The tracker is built for foreign individual buyers who want a practical view of rental income in Agadir, not a theoretical market overview. It is updated regularly, so the numbers should be read as a current Agadir residential property yield snapshot for May 2026.
The strongest estimated net yields are in Anza, Dakhla, Hay Salam, Tilila, Tikiouine, Talborjt, and selected central areas. These places generally work because purchase prices are low enough for the rent to create a stronger income return.
Anza shows the highest estimated net yield in the dataset, with 1-bedroom and 2-bedroom apartments both around 7.2% net yield. The trade-off is thinner resale liquidity and more careful property selection than in central Agadir.
Dakhla looks like one of the most useful beginner areas because the 1-bedroom estimate is about 500,000 MAD purchase price, 3,500 MAD monthly rent, 8.4% gross yield, and 7.1% net yield. That is a strong rent-to-price relationship in a neighborhood with real student and worker demand.

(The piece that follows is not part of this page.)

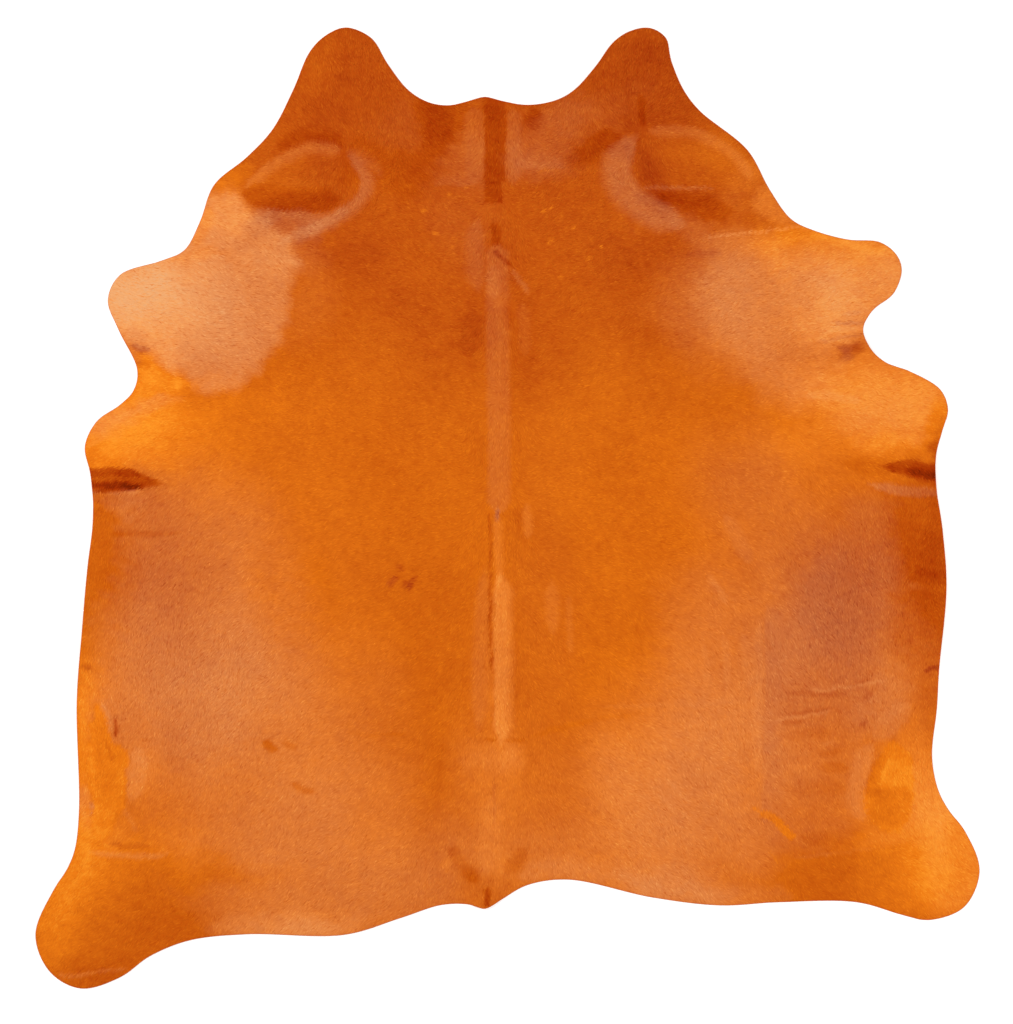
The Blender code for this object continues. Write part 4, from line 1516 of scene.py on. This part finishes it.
class NodeSheet:
    """A node tree with short calls for laying nodes down and feeding them."""

    def __init__(self, tree: bpy.types.NodeTree) -> None:
        """Clears the tree and keeps it."""
        self.tree = tree
        tree.nodes.clear()

    def lay(self, kind: str, feeds: dict[str | int, object] | None = None,
            **settings: object) -> bpy.types.Node:
        """Puts down a node.

        Args:
            kind: Blender's name of the node type.
            feeds: What goes into its inputs, a socket or a value, by name or number.
            settings: Values of the node's own settings.

        Returns:
            The node.
        """
        node = self.tree.nodes.new(kind)
        for label, value in settings.items():
            setattr(node, label, value)
        for label, value in (feeds or {}).items():
            if isinstance(value, bpy.types.NodeSocket):
                self.tree.links.new(value, node.inputs[label])
            else:
                node.inputs[label].default_value = value
        return node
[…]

The weakest pure income cases are Marina, Illigh, Founty, and parts of Agadir Bay / Sonaba. These areas can be attractive for lifestyle, prestige, beach access, or capital preservation, but high purchase prices and heavier operating costs reduce net yield.
Agadir 1-bedroom properties usually outperform 3-bedroom properties on net rental yield. Smaller apartments cost less to buy, are easier to furnish, have lower maintenance burden, and appeal to a broader pool of students, young workers, small households, retirees, and practical long-term renters.
Large apartments and villa-style family properties can produce high monthly rent, but they often deliver weaker net returns. Illigh is the clearest example, where a 3-bedroom family property is estimated around 3,000,000 MAD purchase price and 13,000 MAD monthly rent, but only about 2.1% net yield.
For stable rental income rather than maximum yield, Centre-Ville, Ville Nouvelle, Haut Founty, Talborjt, and selected parts of Hay Mohammadi look more forgiving. They may not always top the table, but they offer stronger tenant depth, daily convenience, and better resale logic.
The practical takeaway is that buying a rental property in Agadir is not about choosing the highest gross yield. A beginner foreign buyer should compare net yield, tenant depth, building condition, access, vacancy risk, maintenance burden, resale liquidity, and whether the specific property is easy to rent again when the tenant leaves.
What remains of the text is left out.